Description of the task = The required output consists solely of the lines from the one containing "Keep writing the" down to the one containing "return np.stack([radius *", both included, each quoted exactly.

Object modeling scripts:
----
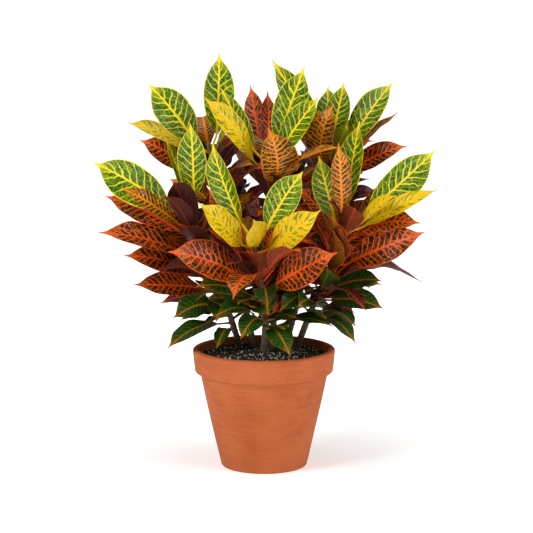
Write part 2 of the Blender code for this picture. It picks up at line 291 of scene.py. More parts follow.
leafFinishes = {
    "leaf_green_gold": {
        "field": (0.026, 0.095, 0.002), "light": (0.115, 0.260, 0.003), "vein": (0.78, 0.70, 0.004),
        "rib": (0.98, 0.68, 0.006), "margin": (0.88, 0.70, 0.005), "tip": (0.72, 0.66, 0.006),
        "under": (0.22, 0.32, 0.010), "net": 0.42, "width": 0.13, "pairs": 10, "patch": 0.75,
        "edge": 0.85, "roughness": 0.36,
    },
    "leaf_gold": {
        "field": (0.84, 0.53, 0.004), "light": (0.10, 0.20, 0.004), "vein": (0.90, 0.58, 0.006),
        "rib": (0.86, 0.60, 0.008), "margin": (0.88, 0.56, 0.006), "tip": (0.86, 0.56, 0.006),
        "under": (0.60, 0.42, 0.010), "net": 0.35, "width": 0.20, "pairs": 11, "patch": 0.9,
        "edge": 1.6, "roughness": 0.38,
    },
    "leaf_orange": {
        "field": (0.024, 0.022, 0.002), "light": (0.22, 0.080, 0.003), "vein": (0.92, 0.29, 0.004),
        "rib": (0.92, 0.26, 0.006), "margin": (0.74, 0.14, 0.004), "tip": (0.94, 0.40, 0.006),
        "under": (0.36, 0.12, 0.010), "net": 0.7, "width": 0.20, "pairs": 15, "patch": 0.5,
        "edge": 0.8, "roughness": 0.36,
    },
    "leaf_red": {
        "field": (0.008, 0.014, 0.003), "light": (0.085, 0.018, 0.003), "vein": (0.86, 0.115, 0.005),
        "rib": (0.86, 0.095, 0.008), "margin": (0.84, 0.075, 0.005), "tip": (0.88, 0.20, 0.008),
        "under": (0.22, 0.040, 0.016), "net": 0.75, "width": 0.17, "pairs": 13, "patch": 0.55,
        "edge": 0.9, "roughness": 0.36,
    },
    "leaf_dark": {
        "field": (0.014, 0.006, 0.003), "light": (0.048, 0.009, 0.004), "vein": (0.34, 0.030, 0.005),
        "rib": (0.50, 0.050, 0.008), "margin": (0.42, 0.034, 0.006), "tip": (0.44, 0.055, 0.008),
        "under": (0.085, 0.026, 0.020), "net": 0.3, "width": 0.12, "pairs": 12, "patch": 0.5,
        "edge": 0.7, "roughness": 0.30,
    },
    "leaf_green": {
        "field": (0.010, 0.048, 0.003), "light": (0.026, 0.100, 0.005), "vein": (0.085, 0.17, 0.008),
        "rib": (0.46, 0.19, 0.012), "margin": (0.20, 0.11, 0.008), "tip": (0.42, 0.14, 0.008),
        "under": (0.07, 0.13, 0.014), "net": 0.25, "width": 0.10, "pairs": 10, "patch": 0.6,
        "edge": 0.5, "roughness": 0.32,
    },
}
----
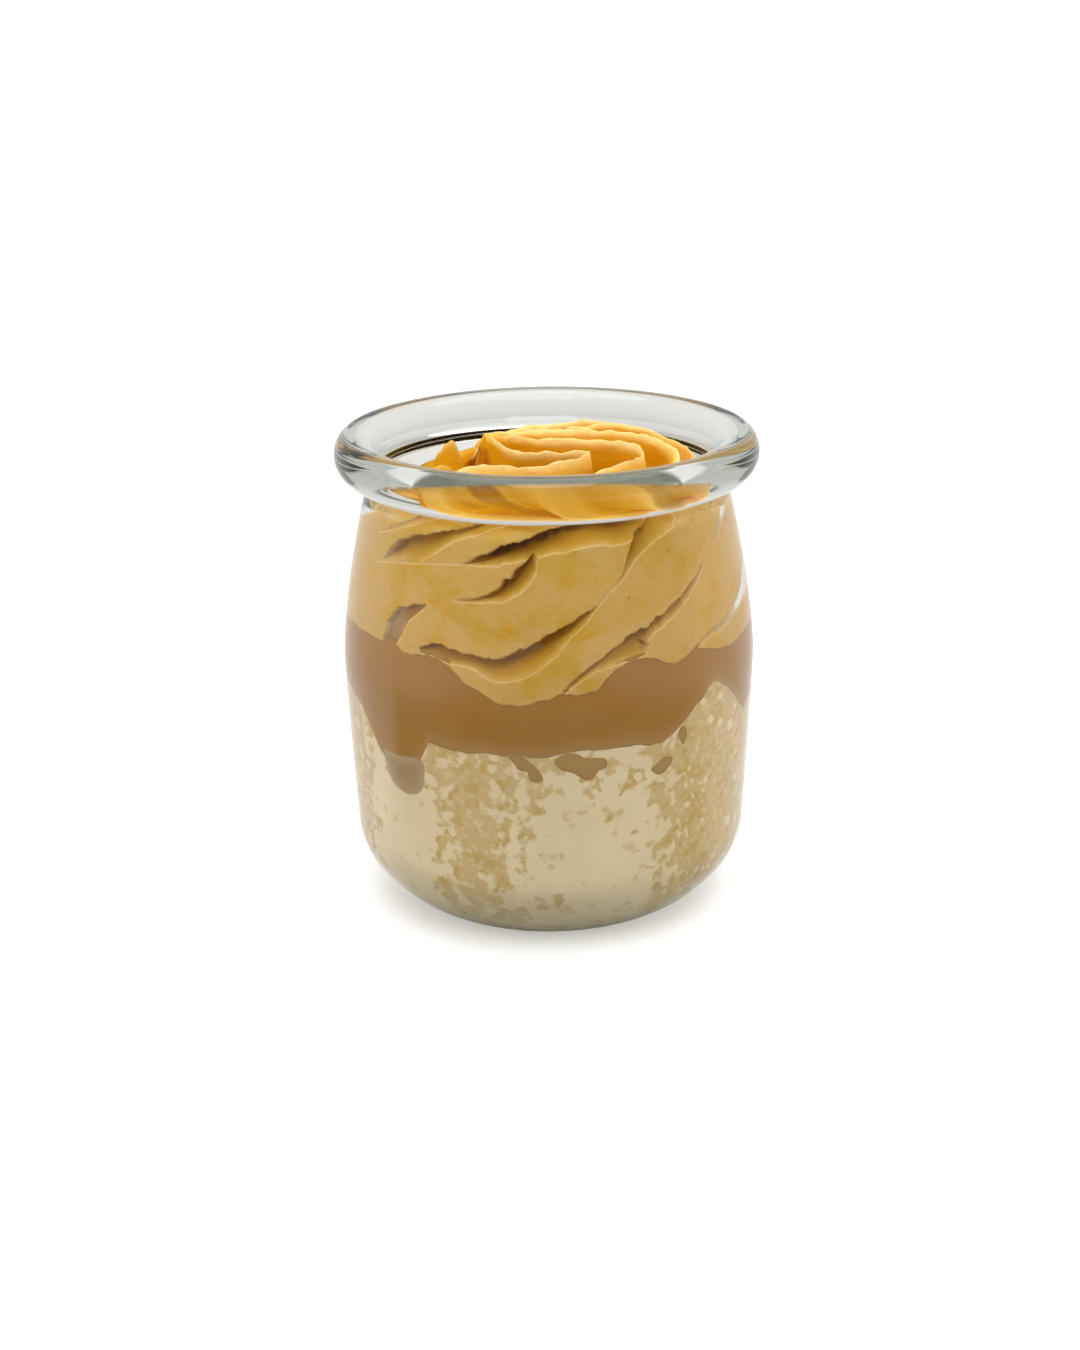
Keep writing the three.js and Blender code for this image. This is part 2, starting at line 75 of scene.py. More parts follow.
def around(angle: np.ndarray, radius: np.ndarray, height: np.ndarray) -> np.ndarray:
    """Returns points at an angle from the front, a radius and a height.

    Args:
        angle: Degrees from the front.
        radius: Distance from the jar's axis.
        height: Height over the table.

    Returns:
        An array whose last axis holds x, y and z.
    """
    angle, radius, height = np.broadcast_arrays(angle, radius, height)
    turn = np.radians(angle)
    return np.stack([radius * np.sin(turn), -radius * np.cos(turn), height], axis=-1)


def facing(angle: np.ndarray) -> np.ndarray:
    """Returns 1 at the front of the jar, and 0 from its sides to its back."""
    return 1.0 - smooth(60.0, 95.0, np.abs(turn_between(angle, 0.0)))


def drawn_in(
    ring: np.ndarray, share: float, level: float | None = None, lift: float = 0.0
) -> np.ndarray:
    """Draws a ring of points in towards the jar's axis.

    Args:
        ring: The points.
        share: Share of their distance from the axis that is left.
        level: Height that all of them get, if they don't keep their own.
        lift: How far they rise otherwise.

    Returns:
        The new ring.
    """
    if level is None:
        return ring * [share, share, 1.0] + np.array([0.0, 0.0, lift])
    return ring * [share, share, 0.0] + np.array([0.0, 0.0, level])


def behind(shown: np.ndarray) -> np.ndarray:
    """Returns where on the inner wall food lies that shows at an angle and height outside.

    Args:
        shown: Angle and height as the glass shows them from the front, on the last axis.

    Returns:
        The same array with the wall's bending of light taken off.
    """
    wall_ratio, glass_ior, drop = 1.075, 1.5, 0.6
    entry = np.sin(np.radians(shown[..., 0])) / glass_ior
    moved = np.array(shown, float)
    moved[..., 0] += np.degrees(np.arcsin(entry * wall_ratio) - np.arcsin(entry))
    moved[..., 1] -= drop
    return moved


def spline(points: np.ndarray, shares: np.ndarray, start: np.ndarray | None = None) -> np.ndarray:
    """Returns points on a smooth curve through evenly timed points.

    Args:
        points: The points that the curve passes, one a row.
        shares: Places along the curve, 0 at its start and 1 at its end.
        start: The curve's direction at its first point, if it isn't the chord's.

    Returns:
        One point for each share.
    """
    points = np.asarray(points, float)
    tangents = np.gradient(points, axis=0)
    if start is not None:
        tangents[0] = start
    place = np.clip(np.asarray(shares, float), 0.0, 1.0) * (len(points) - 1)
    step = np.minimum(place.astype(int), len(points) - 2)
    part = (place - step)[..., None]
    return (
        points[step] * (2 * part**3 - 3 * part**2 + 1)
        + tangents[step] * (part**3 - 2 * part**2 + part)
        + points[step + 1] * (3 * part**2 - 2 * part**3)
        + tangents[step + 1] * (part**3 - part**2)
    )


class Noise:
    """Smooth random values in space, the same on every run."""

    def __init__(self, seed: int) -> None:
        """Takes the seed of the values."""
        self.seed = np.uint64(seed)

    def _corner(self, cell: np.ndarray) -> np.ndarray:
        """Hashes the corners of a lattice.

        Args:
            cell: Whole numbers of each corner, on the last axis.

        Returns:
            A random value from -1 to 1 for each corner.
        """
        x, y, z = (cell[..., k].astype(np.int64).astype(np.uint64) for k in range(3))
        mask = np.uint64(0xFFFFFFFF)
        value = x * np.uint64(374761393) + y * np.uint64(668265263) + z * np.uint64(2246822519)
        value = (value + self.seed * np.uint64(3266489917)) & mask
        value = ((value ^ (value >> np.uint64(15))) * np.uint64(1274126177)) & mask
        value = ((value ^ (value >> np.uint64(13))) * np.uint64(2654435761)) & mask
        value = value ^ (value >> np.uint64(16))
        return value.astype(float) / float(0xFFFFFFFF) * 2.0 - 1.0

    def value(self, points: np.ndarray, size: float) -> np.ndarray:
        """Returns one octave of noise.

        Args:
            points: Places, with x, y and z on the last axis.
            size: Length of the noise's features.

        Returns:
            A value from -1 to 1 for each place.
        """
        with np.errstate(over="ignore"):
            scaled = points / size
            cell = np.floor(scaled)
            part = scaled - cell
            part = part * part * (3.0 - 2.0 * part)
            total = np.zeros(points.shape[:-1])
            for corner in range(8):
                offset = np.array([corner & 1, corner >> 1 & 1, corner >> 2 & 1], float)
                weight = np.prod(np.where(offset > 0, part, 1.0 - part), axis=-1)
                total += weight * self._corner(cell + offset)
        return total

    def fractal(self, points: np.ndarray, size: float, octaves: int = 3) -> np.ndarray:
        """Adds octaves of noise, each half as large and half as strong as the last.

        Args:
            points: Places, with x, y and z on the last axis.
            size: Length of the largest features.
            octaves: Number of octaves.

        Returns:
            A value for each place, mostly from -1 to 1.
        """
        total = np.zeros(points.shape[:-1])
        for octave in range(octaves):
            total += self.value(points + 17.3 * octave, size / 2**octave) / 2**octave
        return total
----
Result below =
Keep writing the three.js and Blender code for this image. This is part 2, starting at line 75 of scene.py. More parts follow.
def around(angle: np.ndarray, radius: np.ndarray, height: np.ndarray) -> np.ndarray:
    """Returns points at an angle from the front, a radius and a height.

    Args:
        angle: Degrees from the front.
        radius: Distance from the jar's axis.
        height: Height over the table.

    Returns:
        An array whose last axis holds x, y and z.
    """
    angle, radius, height = np.broadcast_arrays(angle, radius, height)
    turn = np.radians(angle)
    return np.stack([radius * np.sin(turn), -radius * np.cos(turn), height], axis=-1)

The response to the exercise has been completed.